Your task is to quote exactly the run of lines that starts at the line containing "140 of scene.py on. More parts follow." and ends at the line containing "return mixed.astype(np.float64) /", including both.
[BEGIN DATA FOR THIS EXERCISE]
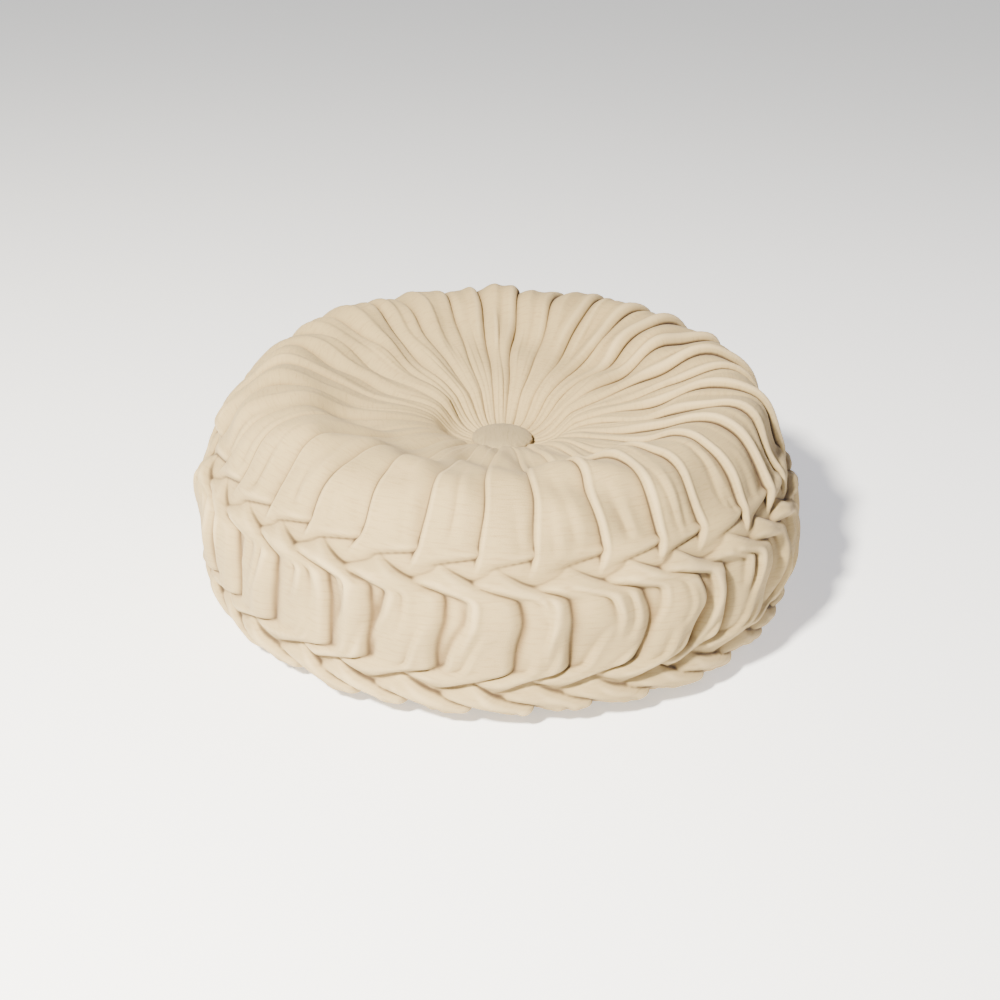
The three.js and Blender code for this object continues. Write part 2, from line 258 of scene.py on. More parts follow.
class Shade:
    """A socket of a material's nodes. Arithmetic on it adds Math nodes, and node() adds any other."""

    def __init__(self, tree, socket=None):
        self.tree = tree
        self.socket = socket

    def node(self, kind, settings, sockets, output=0):
        made = self.tree.nodes.new(kind)
        for name, value in settings.items():
            setattr(made, name, value)
        for name, value in sockets.items():
            if isinstance(value, Shade):
                self.tree.links.new(value.socket, made.inputs[name])
            else:
                made.inputs[name].default_value = value
        return Shade(self.tree, made.outputs[output])

    def maths(self, operation, *values):
        return self.node("ShaderNodeMath", {"operation": operation}, dict(enumerate(values)))

    def __add__(self, other):
        return self.maths("ADD", self, other)

    def __radd__(self, other):
        return self.maths("ADD", other, self)

    def __sub__(self, other):
        return self.maths("SUBTRACT", self, other)

    def __rsub__(self, other):
        return self.maths("SUBTRACT", other, self)

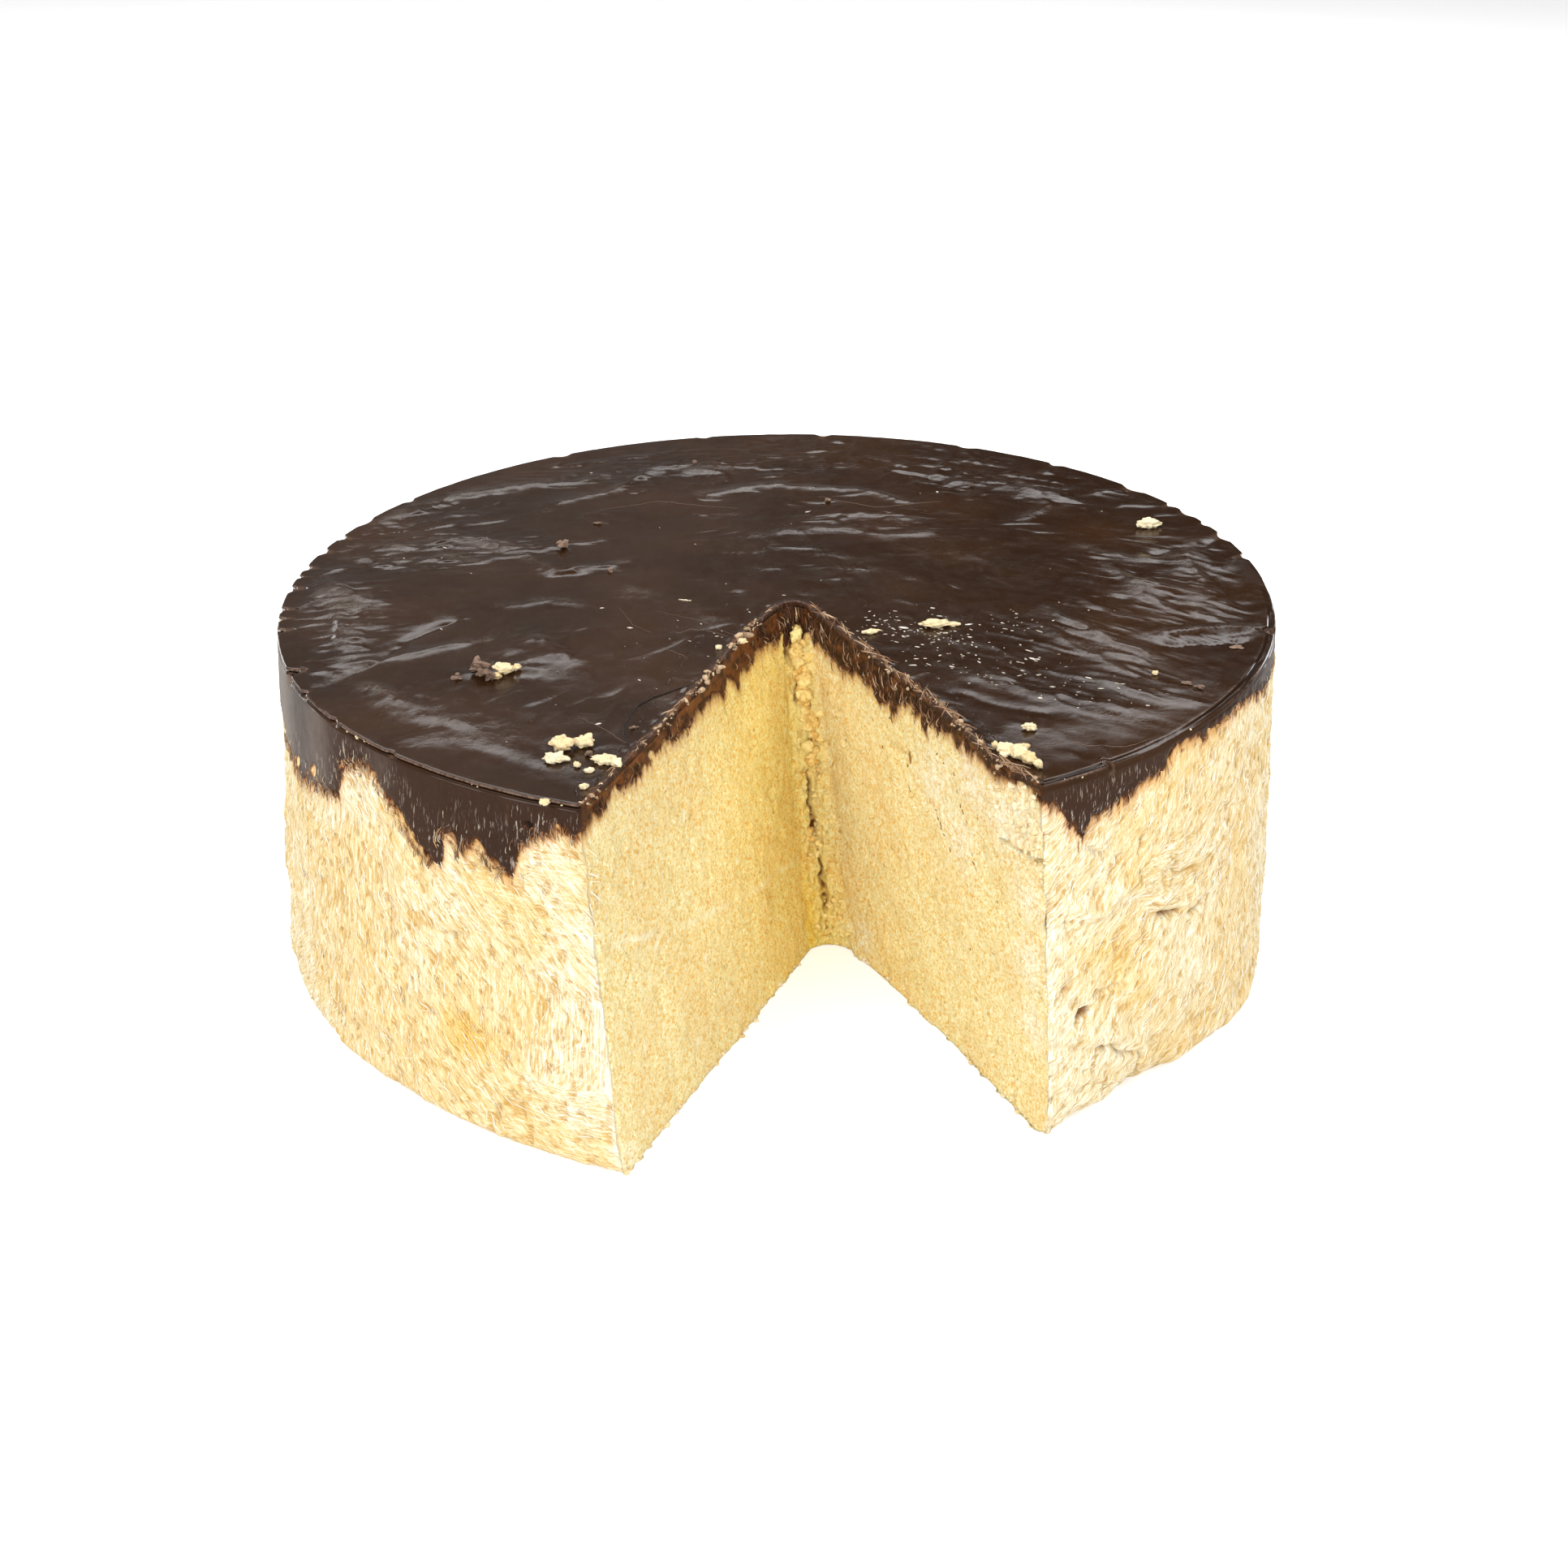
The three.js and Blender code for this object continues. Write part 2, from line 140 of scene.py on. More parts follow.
def cellValue(x, y, z, seed):
    mixed = (x * np.uint64(73856093)) ^ (y * np.uint64(19349663)) ^ (z * np.uint64(83492791))
    mixed = (mixed ^ np.uint64(seed * 2654435761 % 4294967296)) & np.uint64(0xFFFFFFFF)
    mixed = ((mixed ^ (mixed >> np.uint64(15))) * np.uint64(2246822519)) & np.uint64(0xFFFFFFFF)
    mixed = ((mixed ^ (mixed >> np.uint64(13))) * np.uint64(3266489917)) & np.uint64(0xFFFFFFFF)
    mixed = (mixed ^ (mixed >> np.uint64(16))) & np.uint64(0xFFFFFF)
    return mixed.astype(np.float64) / 8388607.5 - 1


# Smooth random values from -1 to 1, changing over `size` millimetres.
def noise(points, size, seed):
    scaled = np.asarray(points, float) / size
    low = np.floor(scaled)
    part = scaled - low
    fade = part * part * part * (part * (part * 6 - 15) + 10)
    cell = (low.astype(np.int64) & 0xFFFFFFFF).astype(np.uint64)
    total = np.zeros(scaled.shape[:-1])
    for corner in range(8):
        step = [(corner >> axis) & 1 for axis in range(3)]
        weight = np.ones(scaled.shape[:-1])
        for axis in range(3):
            weight = weight * (fade[..., axis] if step[axis] else 1 - fade[..., axis])
        place = [cell[..., axis] + np.uint64(step[axis]) for axis in range(3)]
        total += weight * cellValue(*place, seed)
    return total


# Finer and finer noise, each half as strong as the one before.
def fractal(points, size, seed, octaves=3):
    return sum(noise(points, size / 2 ** k, seed + 17 * k) * 0.5 ** k for k in range(octaves))


def flatPoints(u, v, layer=0.0):
    u, v = np.broadcast_arrays(u, v)
    return np.stack([u, v, np.full(u.shape, float(layer))], axis=-1)


# The form of the round.

def rimHeight(degrees):
    slope = halvaRound["topSlope"] * halvaRound["rimRadius"]
    return halvaRound["height"] + slope * np.cos(np.radians(degrees))


def topPlane(x):
    return halvaRound["height"] + halvaRound["topSlope"] * x


def footInset(degrees, z):
    size = halvaRound["edgeRound"] + halvaRound["wornRound"] * angleHump(
        degrees, halvaRound["wearAt"], halvaRound["wearWidth"])
    rise = np.clip(1 - z / size, 0, 1)
    return size * (1 - np.sqrt(1 - rise ** 2 * 0.999))


def sideRadius(degrees, z):
    shape = halvaRound
    drop = 1 - z / rimHeight(degrees)
    foot = shape["footRadius"] + shape["footShift"] * np.cos(np.radians(degrees))
    foot = foot + shape["bulge"] * angleHump(degrees, shape["bulgeAt"], shape["bulgeWidth"])
    worn = shape["wear"] * angleHump(degrees, shape["wearAt"], shape["wearWidth"])
    foot = foot - worn * smooth(1 - z / shape["wearHeight"])
    return blend(shape["rimRadius"], foot, drop) - footInset(degrees, z)


def wedgePoint(name, z):
    share = (z / halvaRound["height"])[..., None]
    return blend(np.array(cutWedge["foot" + name]), np.array(cutWedge["top" + name]), share)


def outerCorner(name, z):
    point = wedgePoint(name, z)
    degrees = np.degrees(np.arctan2(point[..., 1], point[..., 0]))
    return degrees, onCircle(degrees, sideRadius(degrees, z))


def innerCorner(side, z):
    width = blend(cutWedge["tearFoot"], cutWedge["tearTop"], z / halvaRound["height"]) / 2
    point = wedgePoint("Inner", z)
    return point + np.stack([side * width, np.full(z.shape, -cutWedge["tearStep"])], axis=-1)


# How far a cut face bows from a straight line, along its normal.
def faceBow(side, along, z):
    share = z / halvaRound["height"]
    top = smooth((share - 0.7) / 0.3)
    if side < 0:
        return -1.6 * hump(along, 0.17, 0.1) * top
    return 1.2 * (1 - share) * np.sin(math.pi * along) - 1.8 * hump(along, 0.84, 0.07) * top


def facePoint(side, along, z):
    corner = outerCorner("Left" if side < 0 else "Right", z)[1]
    start = innerCorner(side, z)
    run = corner - start
    length = np.linalg.norm(run, axis=-1, keepdims=True)
    out = np.stack([-run[..., 1], run[..., 0]], axis=-1) / length
    return start + run * along[..., None] + out * faceBow(side, along, z)[..., None]


# The columns run anticlockwise: from the right corner round the outside to the left corner,
# in along the left cut face, across the torn end, and out along the right cut face.
def columnPlan():
    outer, face, tear = meshDetail["outer"], meshDetail["face"], meshDetail["tear"]
    kind = np.repeat([0, 1, 2, 3], [outer, face, tear, face])
    share = np.concatenate([
        np.arange(outer) / outer, 1 - np.arange(face) / face,
        np.arange(tear) / tear, np.arange(face) / face])
    return kind, share


columnKind, columnShare = columnPlan()
columnCount = len(columnKind)
isOuter = columnKind == 0
isTear = columnKind == 2
cutColumns = np.where(isOuter, 0.0, 1.0)  # 1 on the cut and its torn end, 0 on the outside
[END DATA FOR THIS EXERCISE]
> **THE ANSWER**:
The three.js and Blender code for this object continues. Write part 2, from line 140 of scene.py on. More parts follow.
def cellValue(x, y, z, seed):
    mixed = (x * np.uint64(73856093)) ^ (y * np.uint64(19349663)) ^ (z * np.uint64(83492791))
    mixed = (mixed ^ np.uint64(seed * 2654435761 % 4294967296)) & np.uint64(0xFFFFFFFF)
    mixed = ((mixed ^ (mixed >> np.uint64(15))) * np.uint64(2246822519)) & np.uint64(0xFFFFFFFF)
    mixed = ((mixed ^ (mixed >> np.uint64(13))) * np.uint64(3266489917)) & np.uint64(0xFFFFFFFF)
    mixed = (mixed ^ (mixed >> np.uint64(16))) & np.uint64(0xFFFFFF)
    return mixed.astype(np.float64) / 8388607.5 - 1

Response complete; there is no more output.